Following the Second World War, it seemed that the United States had finally begun to understand the benefits of multilateralism. The U.S. became a founding member of the North Atlantic Treaty Organization in 1949 and appeared willing to work with its Western European allies. However, less than 20 years after joining NATO, the U.S. began to (again) ignore the desires of its own allies, much to their chagrin. At the 1964 North Atlantic Council Meeting, the United States had attempted to convince its NATO allies to launch an offensive against Vietnamese communists. However, the U.S.’s European allies declined, criticizing the mission as an unwinnable war in an area they did not see as a major threat and as one that would only take resources away from defending their own borders. Undeterred by NATO’s resounding disapproval, the U.S. deployed troops to Vietnam in 1965, beginning a lengthy and fruitless U.S. military campaign. Harlan Cleveland, the U.S. representative for NATO, even admitted the U.S. viewed itself as above the alliance, saying the U.S.’s approach to working with NATO primarily consisted of “consent building notifications after the event.” Ultimately, the U.S. left Vietnam in 1975 after an unsuccessful and drawn-out campaign, which had done nothing but antagonize their own allies and destabilize the United States’ relationships.

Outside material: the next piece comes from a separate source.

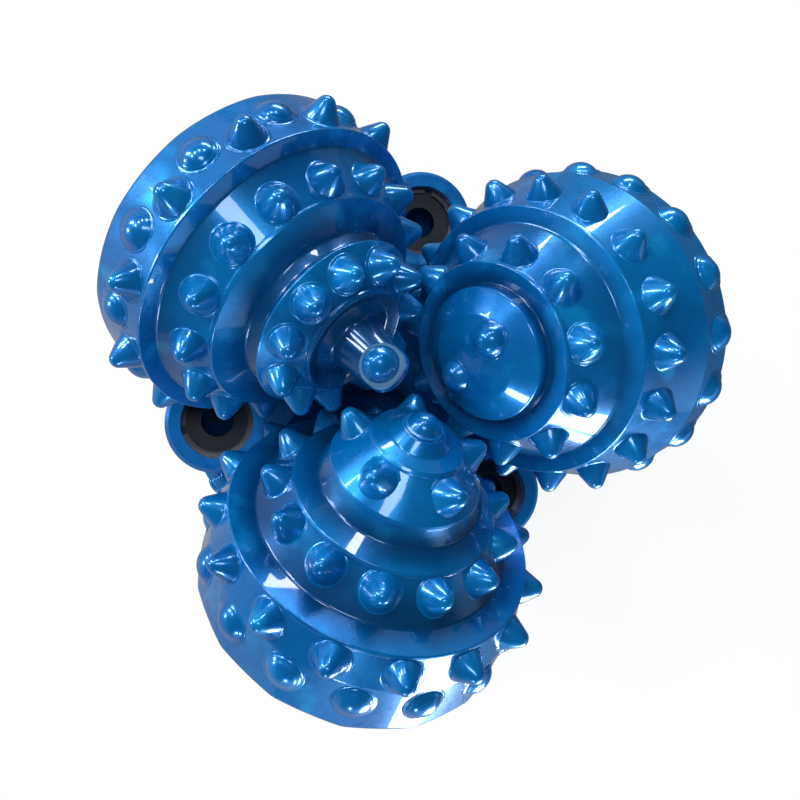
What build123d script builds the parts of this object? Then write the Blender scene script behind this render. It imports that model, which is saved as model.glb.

Thanks to the collapse of the Soviet Union in 1991, a mere 16 years after the Vietnam debacle had concluded, the United States became, indisputably, the most powerful nation in the world. Despite this golden opportunity to promote peace and prosperity around the globe, it only took the U.S. until 2003 to once again bewilder and enrage its own allies. In February of that year, Colin Powell, the U.S. Secretary of State, delivered a speech to the United Nations Security Council advocating for an invasion of Iraq, based on the false claim Iraq had weapons of mass destruction. With the exception of the United Kingdom, all U.S. allies staunchly disagreed with the invasion. In response to the U.S.’s plan, French Foreign Minister Dominique de Villepin said, “We think that military intervention would be the worst possible solution.” Germany agreed with France’s assessment, and French President Jacques Chirac said he and German Chancellor Gerhard Schröder would do everything they could to prevent a conflict. Backed only by the U.K., the U.S. decided to invade Iraq anyway, resulting in a war that destabilized the region horribly, killed more than 650,000 people and found no weapons of mass destruction. Once again, the U.S. had gone against the wishes of its own allies, acting not like a global leader, but rather an overzealous war machine.
Even today, the consequences of the U.S.’s aversion towards collaboration have direct consequences on world affairs and hinder American effectiveness. For example, the U.S. recently sent aid to Venezuela to help the country’s deprived citizens during the nation’s period of mass unrest. Seizing on the U.S.’s history of politically motivated foreign aid missions in the Americas and politically charged tweets by President Donald Trump’s administration, Venezuelan President Nicolás Maduro justified blocking the aid, saying it was intended to prop up his opponent, Juan Guaidó. Whether or not the U.S. had genuinely been acting in good faith (which is highly debatable), Maduro had successfully used the United States’ past actions as an excuse to limit aid to his own people.
However, no current issue highlights the world’s desperate need for a cooperative U.S. more than climate change. In 2016, 195 nations around the world signed off on the Paris climate agreement, an agreement aimed at limiting (and eventually reducing) the emission of greenhouse gases. Crucially, the Paris agreement relies on the good faith of the member nations: It is up to each country to determine how they plan to limit their greenhouse gas emissions. Unsurprisingly, different nations showed varying levels of intent — Nicaragua initially didn’t even ratify the agreement, arguing it didn’t go far enough. On the other end of the spectrum is the United States. Despite being the second biggest producer of carbon dioxide (and the biggest per capita producer), the United States withdrew from the Paris agreement in 2017, with Trump saying it would undermine the U.S. economy. With an opportunity to take the lead on a critical global issue, the United States decided to shirk responsibility, ignoring the destructive consequences of its actions.
Unfortunately for the U.S., rectifying their past missteps in foreign policy will be a difficult task that cannot be completed overnight. However, the U.S. can still begin by displaying a fundamental change in attitude. The U.S. may have a larger military than its allies, or a bigger economy, but neither of those factors justify continually strong-arming our allies, something the United States should acknowledge and apologize for. Going forward, the United States should rejoin the Paris climate agreement and UNESCO and stop constantly antagonizing its own allies. An overhaul of U.S. foreign relations doesn’t necessarily need to involve introducing new large-scale international treaties, but rather simply working with the nations the U.S. claims to already be allied with and fulfilling its responsibilities on global issues such as climate change. Ultimately, the U.S. has not thrived because of an aggressive, individualistic foreign policy, but rather in spite of it.
While the Trump administration will surely not be the one that fixes this, that doesn’t mean the situation is a lost cause. Hopefully, the United States’ future leaders will work collaboratively with leaders around the globe to form coalitions aimed at promoting peace and prosperity, understanding the things that benefit both the United States and the world as a whole.